** Aim **
Repeat exactly, please, the lines that begin at the start of the listing and end at the line holding "the point says.".
+++ Data extract
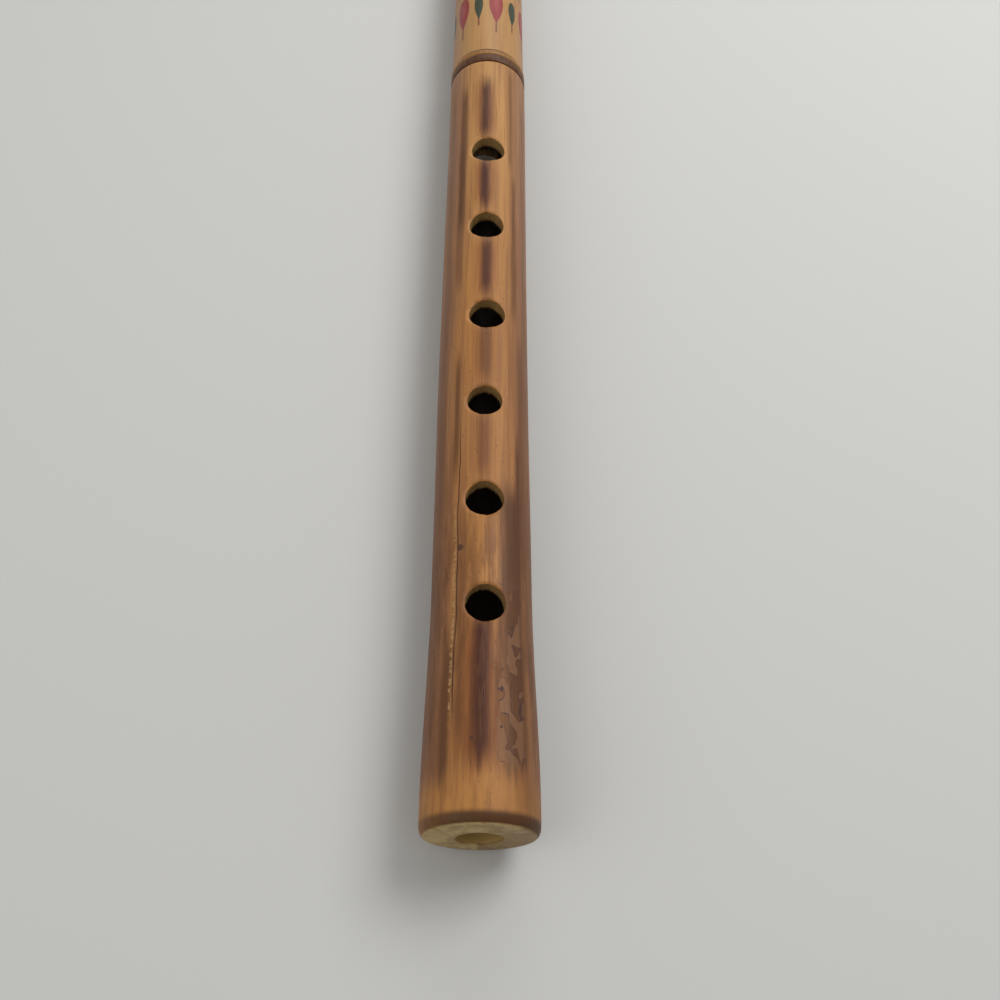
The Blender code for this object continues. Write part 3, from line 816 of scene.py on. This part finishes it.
def drill_tree():
    """Geometry nodes: a ragged drill on each point, as wide as the point says.

    The tearing grows downwards through the upper wall, so a drill under the axis is torn all along.
    """
    tree = bpy.data.node_groups.new("hole_drills", "GeometryNodeTree")
    add_sockets(tree, (("Geometry", "Geometry", None), ("Depth", "Float", 0.009),
                       ("Raggedness", "Float", 0.00025), ("Material", "Material", None)),
                (("Geometry", "Geometry"),))
    g = Graph(tree)
    given, end = g.node("NodeGroupInput").outputs, g.node("NodeGroupOutput")
    drill = g.fill(g.node("GeometryNodeMeshCylinder"), Vertices=72, Side_Segments=14, Radius=1.0,
                   Depth=given["Depth"])["Mesh"]
    radius = g.fill(g.node("GeometryNodeInputNamedAttribute", data_type="FLOAT"), Name="radius")["Attribute"]
    size = g.fill(g.node("ShaderNodeCombineXYZ"), X=radius, Y=radius, Z=1.0)[0]
    copies = g.fill(g.node("GeometryNodeInstanceOnPoints"), Points=given["Geometry"], Instance=drill,
                    Scale=size)["Instances"]
    real = g.fill(g.node("GeometryNodeRealizeInstances"), Geometry=copies)[0]
    place = g.node("GeometryNodeInputPosition").outputs[0]
    torn = g.noise(place, (2600.0, 2600.0, 300.0), 2.0, 0.5)
    inner = g.ramp(g.split(place)["Z"], AXIS_Z + BORE + TORN_DEPTH, AXIS_Z + BORE)
    amount = g.times(g.math("SUBTRACT", torn, 0.45), given["Raggedness"],
                     g.math("ADD", 0.5, g.times(inner, 4.5)), -1.0)
    offset = g.node("ShaderNodeVectorMath", operation="SCALE")
    g.feed(offset.inputs[0], g.node("GeometryNodeInputNormal").outputs[0])
    g.feed(offset.inputs["Scale"], amount)
    moved = g.fill(g.node("GeometryNodeSetPosition"), Geometry=real, Offset=offset.outputs[0])[0]
    coated = g.fill(g.node("GeometryNodeSetMaterial"), Geometry=moved, Material=given["Material"])[0]
    g.feed(end.inputs[0], coated)
    return tree


def input_key(tree, name):
    """A modifier input's key, by its socket's name."""
    return next(s.identifier for s in tree.interface.items_tree if s.name == name and s.in_out == "INPUT")


def drills(name, points, material):
    """One mesh of drills, one at each (x, y, z, radius)."""
    mesh = bpy.data.meshes.new(name)
    mesh.from_pydata([p[:3] for p in points], [], [])
    radii = mesh.attributes.new("radius", "FLOAT", "POINT")
    radii.data.foreach_set("value", [p[3] for p in points])
    obj = bpy.data.objects.new(name, mesh)
    bpy.context.scene.collection.objects.link(obj)
    tree = bpy.data.node_groups.get("hole_drills") or drill_tree()
    modifier = obj.modifiers.new("drills", "NODES")
    modifier.node_group = tree
    modifier[input_key(tree, "Depth")] = DRILL_LENGTH
    modifier[input_key(tree, "Material")] = material
    return plain_mesh(obj)


def cut(obj, cutters):
    """Cut solids out of a piece, and remove them."""
    for cutter in cutters:
        boolean = obj.modifiers.new(cutter.name, "BOOLEAN")
        boolean.operation = "DIFFERENCE"
        boolean.solver = "EXACT"
        boolean.object = cutter
    bpy.context.view_layer.update()
    plain_mesh(obj)
    for cutter in cutters:
        bpy.data.objects.remove(cutter, do_unlink=True)


def dress(obj, node, body, material):
    """Give a finished piece its material and shading, tie it to its body, and hide the frame's part for its
    node.
    """
    obj.data.materials.clear()
    obj.data.materials.append(material)
    for polygon in obj.data.polygons:
        polygon.material_index = 0
    obj.data.shade_smooth()
    obj.data.set_sharp_from_angle(angle=math.radians(SHARP_DEGREES))
    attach(obj, body)
    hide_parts(node)


def body_cutters(material):
    """The lower cane's cutters: bore with socket and bowl, foot hole, finger holes, thumb hole."""
    over, seat = JOINT_Y + MM, JOINT_Y - SOCKET_DEPTH
    bowl = [(BORE * math.cos(a), FOOT_Y + (BOWL_END - BOWL_DEPTH * math.sin(a)) * MM)
            for a in (math.pi / 16 * i for i in range(8))]
    bore = lathe("bore_cutter", [(0, over), (SOCKET_RADIUS, over), (SOCKET_RADIUS, seat), (BORE, seat),
                                 *bowl, (0, FOOT_Y + SEPTUM_THICKNESS)])
    foot_axis = AXIS_Z - FOOT_HOLE_DROP
    foot_hole = closed_tube("foot_hole_cutter", [0, 0.9, 1.0, 1.3, 1.7, 2.5, 5, 9, 10.5],
                            dense_angles(5.0, 5.0, ()), foot_hole_surface,
                            ((0, FOOT_Y - MM, foot_axis), (0, FOOT_Y + BOWL_END * MM, foot_axis)))
    top = [(side * MM, FOOT_Y + place * MM, AXIS_Z + DRILL_HEIGHT, width * MM / 2)
           for place, width, side in HOLES]
    place, width = THUMB_HOLE
    back = [(0, FOOT_Y + place * MM, AXIS_Z - DRILL_HEIGHT, width * MM / 2)]
    return [bore, foot_hole, drills("finger_drills", top, material), drills("thumb_drill", back, material)]


def window_cutter():
    """The notch's window: straight sides and rounded lower corners."""
    half, corner, bottom = NOTCH_HALF_WIDTH, NOTCH_CORNER, RIM_Y - NOTCH_DEPTH
    outline = [(half, RIM_Y + MM), (-half, RIM_Y + MM)]
    for middle, start in ((corner - half, math.pi), (half - corner, 1.5 * math.pi)):
        outline += [(middle + corner * math.cos(a), bottom + corner + corner * math.sin(a))
                    for a in (start + math.pi / 2 * i / 12 for i in range(13))]
    body = bmesh.new()
    low = [body.verts.new((x, y, AXIS_Z + MM)) for x, y in outline]
    high = [body.verts.new((x, y, AXIS_Z + 14 * MM)) for x, y in outline]
    body.faces.new(low)
    body.faces.new(high)
    for i, j in next_pairs(len(outline)):
        body.faces.new((low[i], low[j], high[j], high[i]))
    return link_solid("window_cutter", body)


def ramp_cutter():
    """A tilted block that thins the notch's lower edge to its lip, with its lower sides eased."""
    rise = HEAD_RADIUS * (1 - OVALITY) - BORE - LIP_THICKNESS
    slope = math.atan2(rise, RAMP_LENGTH)
    length = NOTCH_CORNER + math.hypot(rise, RAMP_LENGTH) + RAMP_LENGTH
    block = bmesh.new()
    bmesh.ops.create_cube(block, size=1)
    bmesh.ops.scale(block, vec=(RAMP_WIDTH, length, HEAD_RADIUS), verts=block.verts)
    bmesh.ops.translate(block, vec=(0, NOTCH_CORNER - length / 2, HEAD_RADIUS / 2), verts=block.verts)
    lower_sides = [e for e in block.edges if all(v.co.z < 0.1 * MM for v in e.verts) and
                   abs(e.verts[0].co.x - e.verts[1].co.x) < 1e-6]
    bmesh.ops.bevel(block, geom=lower_sides, offset=RAMP_EASE, segments=5, profile=0.5, affect="EDGES")
    bmesh.ops.rotate(block, cent=(0, 0, 0), matrix=Matrix.Rotation(-slope, 3, "X"), verts=block.verts)
    bmesh.ops.translate(block, vec=(0, RIM_Y - NOTCH_DEPTH, AXIS_Z + BORE + LIP_THICKNESS), verts=block.verts)
    return link_solid("ramp_cutter", block)


class QUENA_OT_lower_cane(bpy.types.Operator):
    """Build the lower section: scorched cane with its foot node, finger holes and thumb hole"""

    bl_idname = "quena.lower_cane"
    bl_label = "Lower cane"

    def execute(self, context):
        material = lower_cane_material(node_groups())
        marks = [hole[0] for hole in (*HOLES, THUMB_HOLE)]
        fine_step, fine_turn = ((0.36, 1.7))
        places = dense_places(BODY_LENGTH, marks, step=2.0, fine=fine_step, reach=6.6)
        edges = [0.1, 0.3, 0.6, 1.0, 1.5, 2.0, 2.6, 3.3, 249.3, 249.6, 249.8, 249.93]
        angles = dense_angles(step=4.0, fine=fine_turn, spans=((-36, 36), (-180, -148), (148, 180)))
        tube = closed_tube("lower_cane", sorted({*places, *edges}), angles, lower_cane_surface,
                           ((0, FOOT_Y, AXIS_Z), (0, JOINT_Y, AXIS_Z)))
        cut(tube, body_cutters(material))
        dress(tube, "body_tube", "lower_section", material)
        return {"FINISHED"}


class QUENA_OT_upper_cane(bpy.types.Operator):
    """Build the upper section: plain cane with a bead, a painted border and the blowing notch"""

    bl_idname = "quena.upper_cane"
    bl_label = "Upper cane"

    def execute(self, context):
        material = upper_cane_material(node_groups())
        length = (RIM_Y - HEAD_Y) / MM
        bead = [0, 0.05, 0.12, 0.22, 0.4, 0.8, 1.4, 1.8, 1.98, 2.08, 2.15, 2.2]
        score = [2.25, 2.35, 2.5, 2.65, 2.8, 3.2]
        straight = [3.2 + (length - 4.2) * i / 48 for i in range(1, 49)]
        rim = [length - d for d in (0.8, 0.6, 0.4, 0.25, 0.12, 0.04, 0.0)]
        tube = closed_tube("upper_cane", sorted({*bead, *score, *straight, *rim}),
                           dense_angles(2.5, 2.5, ()), head_surface,
                           ((0, HEAD_Y, AXIS_Z), (0, RIM_Y, AXIS_Z)))
        over, under, seat = RIM_Y + MM, HEAD_Y - MM, HEAD_Y + HEAD_SOCKET_DEPTH
        bore = lathe("head_bore_cutter", [(0, over), (BORE + 1.2 * MM, over), (BORE, RIM_Y - 0.5 * MM),
                                          (BORE, seat), (HEAD_SOCKET_RADIUS, seat),
                                          (HEAD_SOCKET_RADIUS, under), (0, under)])
        cut(tube, [bore, window_cutter(), ramp_cutter()])
        dress(tube, "head_tube", "upper_section", material)
        return {"FINISHED"}


class QUENA_OT_joint(bpy.types.Operator):
    """Build the joint: the turned sleeve with its collar, and the cork in its groove"""

    bl_idname = "quena.joint"
    bl_label = "Joint sleeve and cork"

    def execute(self, context):
        groups = node_groups()
        low, high = SLEEVE_LOW[1], SLEEVE_HIGH[1]
        face, seat = JOINT_Y + COLLAR_GAP, HEAD_Y - COLLAR_GAP
        groove_low, groove_high = CORK_LOW[1] - 0.3 * MM, CORK_HIGH[1] + 0.3 * MM
        middle, half, ease = (face + seat) / 2, (seat - face) / 2, 0.35 * MM
        crests = [math.cos(math.pi * i / 16) for i in range(17)]
        collar = [(COLLAR_RADIUS - COLLAR_ROUNDING * abs(c) ** 4 - COLLAR_INSET, middle + half * c)
                  for c in crests]
        profile = [(BORE, high), (SPIGOT_RADIUS - ease, high), (SPIGOT_RADIUS, high - ease),
                   (SPIGOT_RADIUS, seat), *collar, (TENON_RADIUS, face), (TENON_RADIUS, groove_high),
                   (GROOVE_RADIUS, groove_high), (GROOVE_RADIUS, groove_low), (TENON_RADIUS, groove_low),
                   (TENON_RADIUS, low + ease), (TENON_RADIUS - ease, low), (BORE, low)]
        sleeve = lathe("joint_sleeve", profile, closed=True)
        dress(sleeve, "tenon_sleeve", "tenon", hardwood_material(groups))
        inner, outer, ease = CORK_RADIUS - CORK_THICKNESS, CORK_RADIUS, 0.25 * MM
        bottom, top = CORK_LOW[1] - 0.2 * MM, CORK_HIGH[1] + 0.2 * MM
        profile = [(inner, top), (outer - ease, top), (outer, top - ease),
                   (outer, bottom + ease), (outer - ease, bottom), (inner, bottom)]
        cork = lathe("joint_cork", profile, closed=True)
        dress(cork, "tenon_cork", "tenon", cork_material(groups))
        return {"FINISHED"}


class QUENA_OT_stage(bpy.types.Operator):
    """Build the stage: pale floor, soft studio lamps and the camera"""

    bl_idname = "quena.stage"
    bl_label = "Stage"

    def execute(self, context):
        scene = context.scene
        scene.view_settings.view_transform = "Standard"
        body = bmesh.new()
        bmesh.ops.create_grid(body, x_segments=1, y_segments=1, size=FLOOR_HALF_SIDE)
        floor = link_mesh("floor", body)
        material, g, shader = start_material("pale_floor")
        g.fill(shader, Base_Color=FLOOR_COLOUR, Roughness=0.9)
        floor.data.materials.append(material)
        world = bpy.data.worlds.new("soft_studio")
        world.use_nodes = True
        sky = world.node_tree.nodes["Background"]
        sky.inputs["Color"].default_value = SKY_COLOUR
        sky.inputs["Strength"].default_value = SKY_STRENGTH
        scene.world = world
        for name, place, size, energy in LAMPS:
            light = bpy.data.lights.new(name, "AREA")
            light.size = size
            light.energy = energy
            lamp = bpy.data.objects.new(name, light)
            lamp.location = place
            lamp.rotation_euler = (-Vector(place)).to_track_quat("-Z", "Y").to_euler()
            scene.collection.objects.link(lamp)
        self.add_camera(scene)
        return {"FINISHED"}

    def add_camera(self, scene):
        """The scene's camera, as fitted to the photograph."""
        camera = bpy.data.objects.new("camera", bpy.data.cameras.new("camera"))
        forward, up = Vector(CAMERA_FORWARD).normalized(), Vector(CAMERA_UP).normalized()
        right = forward.cross(up).normalized()
        turn = Matrix((right, right.cross(forward), -forward)).transposed()
        camera.matrix_world = Matrix.Translation(CAMERA_PLACE) @ turn.to_4x4()
        camera.data.sensor_width = SENSOR
        camera.data.sensor_fit = "HORIZONTAL"
        camera.data.lens = FOCAL_PIXELS / FRAME_PIXELS * SENSOR
        camera.data.clip_start = NEAREST
        camera.data.shift_x = SHIFT_PIXELS / FRAME_PIXELS
        scene.collection.objects.link(camera)
        scene.camera = camera


class QUENA_PT_panel(bpy.types.Panel):
    """Sidebar panel with the quena's settings and pieces"""

    bl_idname = "QUENA_PT_panel"
    bl_label = "Cane quena"
    bl_space_type = "VIEW_3D"
    bl_region_type = "UI"
    bl_category = "Quena"

    def draw(self, context):
        column = self.layout.column()
        for name in QuenaLooks.__annotations__:
            column.prop(context.scene.quena_looks, name)
        for operator in OPERATORS:
            column.operator(operator.bl_idname)


OPERATORS = (QUENA_OT_stage, QUENA_OT_lower_cane, QUENA_OT_upper_cane, QUENA_OT_joint)
CLASSES = (QuenaLooks, *OPERATORS, QUENA_PT_panel)


def register():
    """Register the classes and the scene's settings."""
    for cls in CLASSES:
        bpy.utils.register_class(cls)
    bpy.types.Scene.quena_looks = bpy.props.PointerProperty(type=QuenaLooks)


def unregister():
    """Remove the settings and the classes."""
    del bpy.types.Scene.quena_looks
    for cls in reversed(CLASSES):
        bpy.utils.unregister_class(cls)


def main():
    """Build everything in order."""
    register()
    bpy.ops.quena.stage()
    bpy.ops.quena.lower_cane()
    bpy.ops.quena.upper_cane()
    bpy.ops.quena.joint()


if __name__ == "__main__":
    main()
++++++
** Written answer **
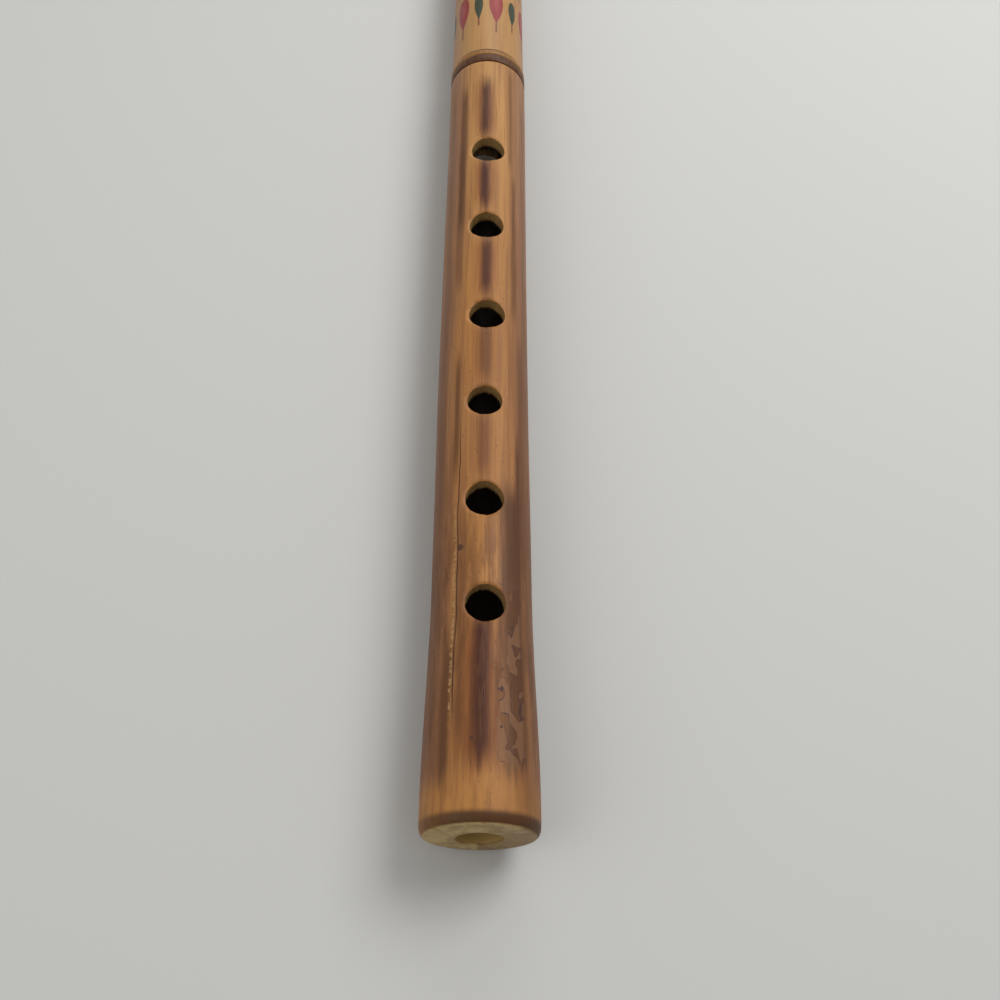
The Blender code for this object continues. Write part 3, from line 816 of scene.py on. This part finishes it.
def drill_tree():
    """Geometry nodes: a ragged drill on each point, as wide as the point says.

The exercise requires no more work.